Long-Term Cost Compared to Blood Thinners
The Watchman’s upfront cost is significant, but the long-term math can work in its favor. A cost-effectiveness analysis published in Europace found that the Watchman procedure breaks even compared to staying on blood thinners at around 7 to 8 years. After that point, the implant becomes the less expensive option because there are no ongoing medication costs, no routine blood monitoring (which warfarin requires), and fewer bleeding-related hospitalizations.

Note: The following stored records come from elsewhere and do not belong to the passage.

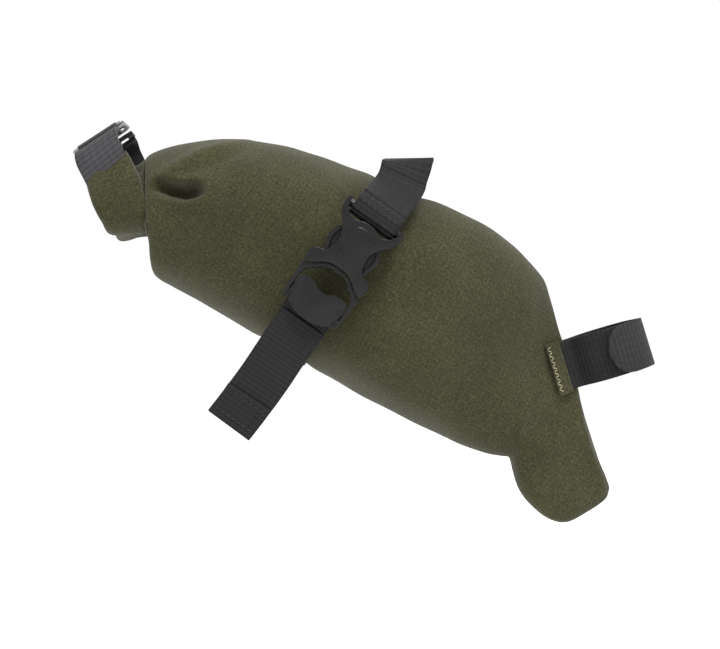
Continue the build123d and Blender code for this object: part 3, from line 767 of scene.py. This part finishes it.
hem_line = [
    (at_buckle(0.3, -59.2, TAIL_OUT + 2.2), STRAP_FORWARD + STRAP_UP * 0.03),
    (at_buckle(0.4, -64, TAIL_OUT + 2.3), STRAP_FORWARD + STRAP_UP * 0.02),
    (at_buckle(0.0, -71.6, TAIL_OUT + 2.0), STRAP_FORWARD - STRAP_UP * 0.02),
    (at_buckle(0.0, -72.9, TAIL_OUT + 1.2), STRAP_FORWARD - STRAP_UP * 0.02),
]
webbing_piece("strap_tail_hem", hem_line, "tail", ["tail_hem"], width=19.9)


# %% [markdown]
# Stitches are short rounded bars of thread, laid one after another along a line, a little longer than
# the gap between them. A zigzag bartack is the same bar turned left and right in turn.


# %% Stitches
def add_stitch(bm, centre, along, across, length, thread=0.5):
    """One stitch: a short capsule lying along a direction."""
    out = along.cross(across).normalized()
    place = Matrix((along.normalized() * length / 2, across.normalized() * thread / 2, out * thread / 2))
    place = Matrix.Translation(centre) @ place.transposed().to_4x4()
    bmesh.ops.create_icosphere(bm, subdivisions=1, radius=1.0, matrix=place)


def stitch_row(name, start, end, across, body, surface, nodes=(), pitch=2.4, zigzag=0.0):
    bm = bmesh.new()
    run = end - start
    count = max(2, int(run.length / pitch))
    for i in range(count):
        centre = start + run * ((i + 0.5) / count)
        if zigzag:
            way = run.normalized() * pitch * 0.5 + across.normalized() * (zigzag if i % 2 else -zigzag)
            add_stitch(bm, centre, way, way.cross(run.cross(across)), 2 * way.length)
        else:
            add_stitch(bm, centre, run, across, pitch * 0.72)
    return store(bm, name, surface, body, nodes)


for index, place in enumerate((-61.2, -70.0)):
    stitch_row(
        "tail_stitches_" + "ab"[index],
        at_buckle(-8.6, place, TAIL_OUT + 3.1),
        at_buckle(8.6, place, TAIL_OUT + 3.1),
        STRAP_UP,
        "tail",
        black_thread,
        ["hem_stitches"],
    )
for index, place in enumerate((28.6, 31.4)):
    stitch_row(
        "socket_fold_stitches_" + "ab"[index],
        at_buckle(-8.4, place, 7.1 - 0.35 * (place - 28)),
        at_buckle(8.4, place, 7.1 - 0.35 * (place - 28)),
        STRAP_UP,
        "bag",
        black_thread,
    )


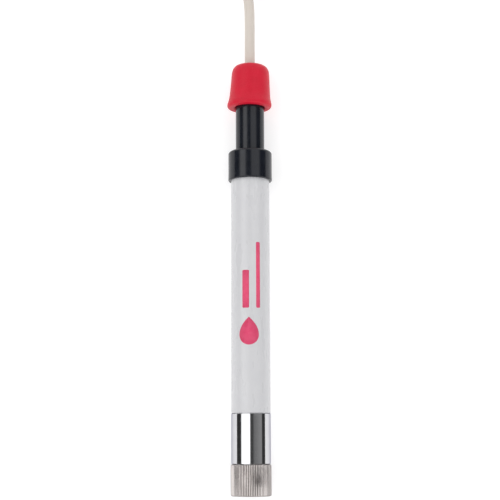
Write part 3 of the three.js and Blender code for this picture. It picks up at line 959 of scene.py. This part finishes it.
def make_board():
    plate = bmesh.new()
    add_box(plate, (0, (BOARD_LOW + BOARD_HIGH) / 2, 0),
            (BOARD_WIDTH, BOARD_HIGH - BOARD_LOW, 2 * BOARD_FACE), 0.12)
    fit(finished("bare_board", plate), "circuit_board")

    chip = bmesh.new()
    add_box(chip, (0, 102.5, BOARD_FACE + 0.85), (4, 5.2, 1.4), 0.15)
    board_piece("board_chip", chip, "epoxy")
    metal = bmesh.new()
    for row in range(4):
        for side in (-1, 1):
            along = 100.5 + 1.27 * row
            add_box(metal, (side * 2.4, along, BOARD_FACE + 0.5), (0.8, 0.42, 0.16), 0.04)
            add_box(metal, (side * 2.85, along, BOARD_FACE + 0.3), (0.16, 0.42, 0.5), 0.04)
    for across in (-3, -1, 1, 3):
        add_box(metal, (across, 114.2, BOARD_FACE + 0.06), (1.3, 2.2, 0.1))
    for across in (-1, 1, PAIR_AT):
        add_box(metal, (across, 71.6, BOARD_FACE + 0.06), (1.3, 2.2, 0.1))
    for across, along in ((-3.6, 80), (3.6, 80), (-3.6, 95), (3.6, 95)):
        for end in (-0.75, 0.75):
            add_box(metal, (across, along + end, BOARD_FACE + 0.3), (0.85, 0.35, 0.5), 0.05)
    board_piece("board_metal", metal, "silver")
    small = bmesh.new()
    for across, along in ((-3.6, 80), (3.6, 80), (-3.6, 95), (3.6, 95)):
        add_box(small, (across, along, BOARD_FACE + 0.3), (0.8, 1.15, 0.5), 0.05)
    board_piece("board_small_parts", small, "resistor")

    bead = spun([(0, 26.8), (0.6, 26.85, 0.2), (0.95, 27.3, 0.3), (1, 28), (1, 30.7, 0.3),
                 (0.45, 31.2, 0.2), (0, 31.2)], steps=32)
    at_bead = ON_AXIS @ Matrix.Translation((PAIR_AT, 0, WIRE_AT))
    fit(finished("thermistor_bead", bead, at_bead), "thermistor")
    load = spun([(0, -6), (0.3, -6, 0.08), (0.3, -3.1, 0.1), (0.9, -2.95, 0.2), (1.1, -2.3, 0.3),
                 (0.95, -1.6, 0.3), (0.95, 1.6, 0.3), (1.1, 2.3, 0.3), (0.9, 2.95, 0.2),
                 (0.3, 3.1, 0.1), (0.3, 6, 0.08), (0, 6)], steps=32)
    place = middle("load_resistor")
    at_load = Matrix.Translation(place) @ Matrix.Scale(MM, 4)
    fit(finished("wirewound_load", load, at_load), "load_resistor")


# ---- the print on the tube: a plain water drop and two plain stripes ----

PRINT_THICKNESS = 0.03
DROP_RADIUS = 4.1


def print_ink():
    ink = Finish("print_ink", (0.72, 0.045, 0.14), 0.45)
    ink.tint(ink.grain(1.5, detail=4), (0.78, 0.09, 0.2), 0.6)
    ink.vary_gloss(ink.grain(0.5, detail=3, seed=1), 0.4, 0.55)
    return ink.material


def wrapped(name, bm, ink):
    """Lays a flat shape, drawn in arc length and distance along, on the tube and gives it body."""
    for offset in range(-20, 21):
        everything = bm.verts[:] + bm.edges[:] + bm.faces[:]
        bmesh.ops.bisect_plane(bm, geom=everything, plane_co=(offset * 0.3, 0, 0),
                               plane_no=(1, 0, 0))
    radius = TUBE.radius + 0.005
    for vert in bm.verts:
        turn = vert.co.x / radius
        vert.co = (radius * math.sin(turn), vert.co.y, radius * math.cos(turn))
    piece = finished(name, bm)
    body = piece.modifiers.new("ink_thickness", "SOLIDIFY")
    body.thickness = PRINT_THICKNESS * MM
    body.offset = 1
    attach(piece, BODY_OF["body_tube"])
    piece.data.materials.append(ink)
    return piece


def make_print():
    ink = print_ink()
    drop = bmesh.new()
    bmesh.ops.create_circle(drop, cap_ends=True, segments=64, radius=DROP_RADIUS)
    for vert in drop.verts:
        if vert.co.y > 0:
            rise = vert.co.y / DROP_RADIUS
            vert.co.x *= (1 - rise ** 2) ** 0.55
            vert.co.y *= 1.75
    bmesh.ops.translate(drop, verts=drop.verts, vec=(-0.7, 64.2, 0))
    wrapped("printed_drop", drop, ink)
    for name, left, right, low, high in (
        ("printed_stripe_wide", -3.4, -0.6, 75, 90.5),
        ("printed_stripe_narrow", 2.3, 4.0, 75, 102),
    ):
        stripe = bmesh.new()
        bmesh.ops.create_grid(stripe, x_segments=1, y_segments=1, size=0.5)
        bmesh.ops.scale(stripe, verts=stripe.verts, vec=(right - left, high - low, 1))
        bmesh.ops.translate(stripe, verts=stripe.verts,
                            vec=((left + right) / 2, (low + high) / 2, 0))
        bmesh.ops.bevel(stripe, geom=stripe.verts[:], offset=0.5, segments=5, profile=0.5,
                        affect="VERTICES", material=-1)
        wrapped(name, stripe, ink)


make_cap()
make_sleeve()
make_plain_turned()
make_membrane()
make_tube()
make_collar()
make_neck()
make_gland_nut()
make_boot()
make_wires()
make_board()
make_print()

for node, mesh in frame["nodes"].items():
    if not mesh.hide_render:
        mesh.data.materials.clear()
        mesh.data.materials.append(FINISHES[SLOT_OF[node]])
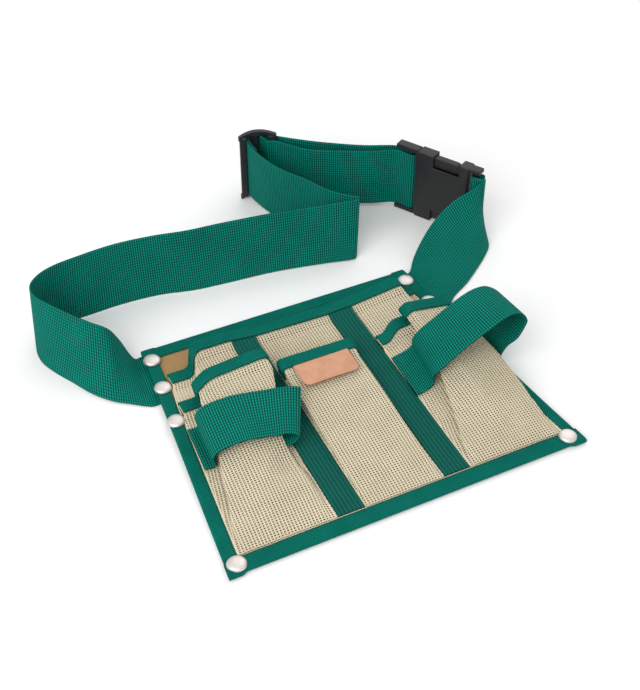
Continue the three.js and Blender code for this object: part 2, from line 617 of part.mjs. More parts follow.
const RIGHT_LOOP = [
  { nearX: 0.36, nearY: 0.374, nearZ: 0.25, farX: 0.368, farY: 0.558, farZ: 0.3 },
  { nearX: 0.440, nearY: 0.386, nearZ: 0.255, farX: 0.459, farY: 0.575, farZ: 0.305 },
  { nearX: 0.466, nearY: 0.391, nearZ: 0.29, farX: 0.498, farY: 0.585, farZ: 0.33 },
  { nearX: 0.456, nearY: 0.389, nearZ: 0.385, farX: 0.498, farY: 0.585, farZ: 0.43 },
  { nearX: 0.49, nearY: 0.377, nearZ: 0.53, farX: 0.522, farY: 0.577, farZ: 0.6 },
  { nearX: 0.61, nearY: 0.374, nearZ: 0.76, farX: 0.632, farY: 0.575, farZ: 0.78 },
  { nearX: 0.76, nearY: 0.377, nearZ: 0.94, farX: 0.755, farY: 0.573, farZ: 0.94 },
  { nearX: 0.868, nearY: 0.379, nearZ: 1.06, farX: 0.841, farY: 0.573, farZ: 1.01 },
  { nearX: 0.922, nearY: 0.379, nearZ: 1.075, farX: 0.921, farY: 0.573, farZ: 1 },
  { nearX: 0.971, nearY: 0.379, nearZ: 1.02, farX: 0.983, farY: 0.573, farZ: 0.9 },
  { nearX: 1.008, nearY: 0.379, nearZ: 0.88, farX: 1.028, farY: 0.57, farZ: 0.76 },
  { nearX: 0.998, nearY: 0.379, nearZ: 0.78, farX: 1.02, farY: 0.565, farZ: 0.64 },
  { nearX: 0.964, nearY: 0.382, nearZ: 0.6, farX: 0.988, farY: 0.558, farZ: 0.52 },
  { nearX: 0.929, nearY: 0.401, nearZ: 0.43, farX: 0.949, farY: 0.58, farZ: 0.38 },
  { nearX: 0.911, nearY: 0.412, nearZ: 0.27, farX: 0.925, farY: 0.594, farZ: 0.24 },
  { nearX: 0.893, nearY: 0.412, nearZ: 0.155, farX: 0.897, farY: 0.596, farZ: 0.145 },
  { nearX: 0.838, nearY: 0.412, nearZ: 0.135, farX: 0.838, farY: 0.596, farZ: 0.135 },
];
function loopRow(row) {
  const half = PANEL.bottomWidth / 2;
  const near = point(row.nearX * half, row.nearY * PANEL.height, row.nearZ * LOOP.rise);
  const far = point(row.farX * half, row.farY * PANEL.height, row.farZ * LOOP.rise);
  return edges(near, far, LOOP.width);
}

// Height of the low rivets, clear of the right loop's upper edge
const LOOP_TOP = RIGHT_LOOP.at(-1).nearY * PANEL.height + LOOP.width;
const LOW_RIVET = LOOP_TOP + RIVET.aboveLoop + RIVET.capRadius;

// Rivets: side of the panel, height up it and distance in from its edge
const RIVETS = [
  { name: 'rivet_left_top', side: -1, y: PANEL.height * 0.935, inset: 4.8 },
  { name: 'rivet_left_middle', side: -1, y: PANEL.height * 0.794, inset: 4.8 },
  { name: 'rivet_left_low', side: -1, y: LOW_RIVET, inset: 4.8 },
  { name: 'rivet_left_corner', side: -1, y: TAPE.width * 0.44, inset: 7 },
  { name: 'rivet_right_top', side: 1, y: PANEL.height * 0.935, inset: 6.5 },
  { name: 'rivet_right_middle', side: 1, y: PANEL.height * 0.794, inset: 6 },
  { name: 'rivet_right_low', side: 1, y: LOW_RIVET, inset: 5.5 },
  { name: 'rivet_right_corner', side: 1, y: TAPE.width * 0.48, inset: 9.5 },
];
const rivetX = (rivet) => rivet.side * (halfWidth(rivet.y) - rivet.inset);

function rivetSolid(rivet) {
  const seat = TAPE_TOP + lift(rivet.y) + CLEAR;
  const foot = CLEAR + (rivet.y > BELT.attachLow ? 0 : lift(rivet.y));
  const { capRadius, capHeight, shankRadius, sides } = RIVET;
  const dome = new THREE.QuadraticBezierCurve(
    new THREE.Vector2(capRadius, seat + 0.5), new THREE.Vector2(capRadius * 0.75, seat + capHeight),
    new THREE.Vector2(0, seat + capHeight));
  const profile = [
    new THREE.Vector2(0, foot), new THREE.Vector2(shankRadius, foot), new THREE.Vector2(shankRadius, seat),
    new THREE.Vector2(capRadius, seat), ...dome.getPoints(3),
  ];
  const lathe = new THREE.LatheGeometry(profile, sides).rotateX(Math.PI / 2);
  return tidy(lathe).translate(rivetX(rivet), rivet.y, 0);
}

// Lathe and extrude results as one closed surface without its doubled seam
function tidy(geometry) {
  const solid = toSolid(geometry);
  return fromSolid(solid);
}

function hole(rivet) {
  const radius = RIVET.shankRadius + CLEAR;
  const tall = TAPE_TOP + LIFT + 4;
  const cylinder = new THREE.CylinderGeometry(radius, radius, tall, 12);
  return cylinder.rotateX(Math.PI / 2).translate(rivetX(rivet), rivet.y, tall / 2 - 1);
}
const onSide = (side) => RIVETS.filter((rivet) => rivet.side === side);
const isCorner = (rivet) => rivet.y < TAPE.width;
const isTop = (rivet) => rivet.y > PANEL.height - TAPE.width - RIVET.capRadius;
const sideHoles = (side) => onSide(side).filter((rivet) => !isCorner(rivet)).map(hole);
const strapHoles = (side) => onSide(side).filter((rivet) => rivet.y > BELT.attachLow).map(hole);

// Leather label below the centre pocket's tape
function labelSolid(faceAt) {
  const { width, height, wall, corner } = LABEL;
  const yTop = CENTRE_POCKET.mouth - TAPE.mouthWidth - CLEAR;
  const yLow = yTop - height;
  const outline = new THREE.Shape();
  outline.moveTo(-width / 2, height);
  outline.lineTo(-width / 2, corner);
  outline.quadraticCurveTo(-width / 2, 0, corner - width / 2, 0);
  outline.lineTo(width / 2 - corner, 0);
  outline.quadraticCurveTo(width / 2, 0, width / 2, corner);
  outline.lineTo(width / 2, height);
  const plate = new THREE.ExtrudeGeometry(outline, { depth: wall, bevelEnabled: false, curveSegments: 5 });
  const tilt = Math.atan2(faceAt(yTop) - faceAt(yLow), height);
  return tidy(plate).rotateX(tilt).translate(LABEL.x, yLow, faceAt(yLow) + CLEAR * 2);
}

// Hardware in its own plan: along X, back along Y, up Z, then turned into place
function place(geometry, hardware) {
  return geometry.rotateZ(toRadians(hardware.turn)).translate(hardware.x, hardware.y, 0);
}

function sliderSolid() {
  const half = SLIDER.length / 2;
  const depth = SLIDER.depth / 2;
  const rail = new THREE.Shape();
  rail.moveTo(-half, -depth);
  rail.quadraticCurveTo(0, 2 * SLIDER.bow - depth, half, -depth);
  rail.quadraticCurveTo(half + depth, 0, half, depth);
  rail.quadraticCurveTo(0, 2 * SLIDER.bow + depth, -half, depth);
  rail.quadraticCurveTo(-half - depth, 0, -half, -depth);
  const options = { depth: FRAME_RAIL, bevelEnabled: false, curveSegments: 8 };
  const lower = new THREE.ExtrudeGeometry(rail, options);
  const upper = lower.clone().translate(0, 0, SLIDER.height - FRAME_RAIL);
  const bar = (along, back, halfAlong) => block(
    [along - halfAlong, back - depth, FRAME_RAIL / 2],
    [along + halfAlong, back + depth, SLIDER.height - FRAME_RAIL / 2]);
  const bars = [
    bar(-SLIDER_END, 0, SLIDER.bar / 2), bar(SLIDER_END, 0, SLIDER.bar / 2),
    bar(SLIDER_BAR.along, SLIDER.bow, SLIDER_BAR.halfWidth),
  ];
  return place(join([lower, upper, ...bars]), SLIDER);
}

// A pair of rails with a bar, where webbing goes round the buckle's end
function webEye(start, finish, barAlong) {
  const depth = BUCKLE.frameDepth / 2;
  const bar = BUCKLE.bar / 2;
  return [
    block([start, -depth, 0], [finish, depth, FRAME_RAIL]),
    block([start, -depth, BUCKLE.height - FRAME_RAIL], [finish, depth, BUCKLE.height]),
    block([barAlong - bar, -bar, FRAME_RAIL / 2], [barAlong + bar, bar, BUCKLE.height - FRAME_RAIL / 2]),
  ];
}

const BODY_START = MALE_BAR.along + BAR_TURN + WEB.wall / 2 + CLEAR;
const HOUSING_START = BUCKLE.endLength + CLEAR;
const HOUSING_END = HOUSING_START + BUCKLE.housingLength;

function maleSolid() {
  const depth = BUCKLE.frameDepth / 2;
  const prongDepth = PRONG.depth / 2;
  const inside = BUCKLE.wall + CLEAR;
  const reach = HOUSING_START + PRONG.windowEnd - CLEAR;
  const middle = BUCKLE.height / 2;
  const prongHead = (z) => {
    const radius = PRONG.width / 2;
    const head = new THREE.CylinderGeometry(radius, radius, PRONG.depth, 20);
    return head.translate(reach - radius, 0, z);
  };
  const low = inside + PRONG.width / 2;
  const high = BUCKLE.height - low;
  const prong = (z) => block(
    [BODY_START, -prongDepth, z - PRONG.width / 2], [reach - PRONG.width / 2, prongDepth, z + PRONG.width / 2]);
  return place(join([
    ...webEye(0, BODY_START + 1, MALE_BAR.along),
    block([BODY_START, -depth, 0], [BUCKLE.endLength, depth, BUCKLE.height]),
    prong(low), prong(high), prongHead(low), prongHead(high),
    block([BODY_START, -prongDepth, middle - PRONG.tongue / 2], [reach, prongDepth, middle + PRONG.tongue / 2]),
  ]), BUCKLE);
}

function femaleSolid() {
  const depth = BUCKLE.housingDepth / 2;
  const inner = PRONG.depth / 2 + CLEAR * 2;
  const { wall, height } = BUCKLE;
  const shell = block([HOUSING_START, -depth, 0], [HOUSING_END, depth, height]);
  const cavity = block([HOUSING_START - 1, -inner, wall], [HOUSING_END - 3, inner, height - wall]);
  const window = (zLow, zHigh) => block(
    [HOUSING_START + PRONG.windowStart, -depth - 1, zLow], [HOUSING_START + PRONG.windowEnd, depth + 1, zHigh]);
  const windowDepth = wall + PRONG.width + CLEAR;
  const housing = cut(shell, [cavity, window(-1, windowDepth), window(height - windowDepth, height + 1)]);
  return place(join([housing, ...webEye(HOUSING_END - 1, BUCKLE_LENGTH, FEMALE_BAR.along)]), BUCKLE);
}

// The assembly
addPiece('back_panel', cut(panelSolid(), RIVETS.map(hole)), TAN);
addPiece('binding_left', cut(sideTape(-1), sideHoles(-1)), GREEN);
addPiece('binding_right', cut(sideTape(1), sideHoles(1)), GREEN);
addPiece('binding_top', cut(endTape(PANEL.height, -1), RIVETS.filter(isTop).map(hole)), GREEN);
addPiece('binding_bottom', cut(endTape(0, 1), RIVETS.filter(isCorner).map(hole)), GREEN);

const backRows = pocketRows([0, 0.12, 0.3, 0.5, 0.75, 1], BACK_POCKET.mouth, (up, y, atMouth) => (
  backLine(y, atMouth * MOUTH_RAISE)));
const backMouth = backRows[backRows.length - 1].points;
addPiece('back_pocket', cloth(backRows, MESH_WALL, FOLD), CREAM);
addPiece('back_pocket_binding', mouthTape(backMouth, BACK_POCKET.mouth, FOLD), GREEN);

for (const pocket of POCKETS) {
  const lineAt = frontLine(pocket.table, pocket.size.rise, pocket.left, pocket.right);
  const rows = pocketRows(pocket.table.map((row) => row.up), pocket.size.mouth, lineAt);
  addPiece(pocket.name, cloth(rows, MESH_WALL, FOLD), CREAM);
  const mouth = rows[rows.length - 1];
  addPiece(`${pocket.name}_binding`, mouthTape(mouth.points, pocket.size.mouth, FOLD), GREEN);
  if (pocket.name === 'centre_pocket') {
    const span = pocket.size.mouth - TAPE.mouthWidth - FIRST_ROW;
    const faceAt = (y) => {
      const line = lineAt((y - FIRST_ROW) / span, y, 0);
      return Math.max(line[2][1], line[3][1], line[4][1]) + MOUTH_RAISE;
    };
    addPiece('leather_label', labelSolid(faceAt), LEATHER);
  }
}
addPiece('strip_left', stripSolid(STRIP.left), GREEN);
addPiece('strip_right', stripSolid(STRIP.right), GREEN);
addPiece('loop_left', band(LEFT_LOOP.map(loopRow), LOOP.wall, 2), GREEN);
addPiece('loop_right', band(RIGHT_LOOP.map(loopRow), LOOP.wall, 2), GREEN);
for (const rivet of RIVETS) {
  addPiece(rivet.name, rivetSolid(rivet), NICKEL);
}
addPiece('belt_left', cut(band(leftBeltRows(), WEB.wall, 2), strapHoles(-1)), GREEN);
addPiece('belt_right', cut(band(rightBeltRows(), WEB.wall, 2), strapHoles(1)), GREEN);
addPiece('slider', sliderSolid(), PLASTIC);
addPiece('buckle_male', maleSolid(), PLASTIC);
addPiece('buckle_female', femaleSolid(), PLASTIC);

// Origin below the middle of the whole, on the surface that it lies on
const whole = new THREE.Box3().setFromObject(beltGroup);
const middle = whole.getCenter(new THREE.Vector3());
beltGroup.position.set(-middle.x, -middle.y, -whole.min.z);

export default beltGroup;
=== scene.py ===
"""Looks of a panel tool belt: mesh pockets, webbing loops, rivets and a buckled waist strap."""

import logging
import math
from collections.abc import Callable, Sequence
from dataclasses import dataclass, field
from enum import Enum

import bpy
import numpy as np
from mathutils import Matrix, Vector


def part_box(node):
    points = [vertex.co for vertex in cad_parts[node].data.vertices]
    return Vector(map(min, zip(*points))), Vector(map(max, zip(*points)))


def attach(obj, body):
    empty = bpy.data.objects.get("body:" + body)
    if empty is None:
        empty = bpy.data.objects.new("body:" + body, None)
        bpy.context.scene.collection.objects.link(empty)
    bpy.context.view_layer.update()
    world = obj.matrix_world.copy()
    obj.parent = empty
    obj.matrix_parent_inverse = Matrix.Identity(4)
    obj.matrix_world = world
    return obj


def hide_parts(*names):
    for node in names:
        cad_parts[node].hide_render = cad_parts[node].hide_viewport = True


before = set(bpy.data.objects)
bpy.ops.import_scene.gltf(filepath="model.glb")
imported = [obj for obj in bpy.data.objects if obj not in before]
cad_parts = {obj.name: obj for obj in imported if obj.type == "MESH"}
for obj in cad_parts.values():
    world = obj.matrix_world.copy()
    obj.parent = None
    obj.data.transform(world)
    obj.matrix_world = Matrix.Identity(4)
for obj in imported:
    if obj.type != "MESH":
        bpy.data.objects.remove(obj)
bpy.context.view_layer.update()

LOG = logging.getLogger("tool_belt")
Rows = Sequence[tuple[float, ...]]
Colour = tuple[float, float, float]
Array = np.ndarray
Piece = bpy.types.Object
Material = bpy.types.Material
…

For context, a year’s supply of newer blood thinners runs $5,000 to $6,000 without insurance, or several hundred dollars annually with good coverage. Warfarin is cheaper per pill but requires regular blood tests and dose adjustments that add up. If you’re in your 60s or 70s with a decade or more of expected blood thinner use ahead, the Watchman’s total lifetime cost is often lower. For someone in their late 80s, the break-even timeline may extend beyond their life expectancy, making the financial case weaker.
Paying Without Insurance
If you’re uninsured or your plan denies coverage, the full self-pay cost at most hospitals falls in the $20,000 to $40,000 range. Some hospitals offer cash-pay discounts or payment plans, and it’s worth asking the billing department directly. A denial from insurance can sometimes be overturned on appeal, particularly if your cardiologist provides detailed documentation of why blood thinners are unsuitable for you. Many patients who are initially denied coverage succeed on appeal when the medical necessity is clearly documented.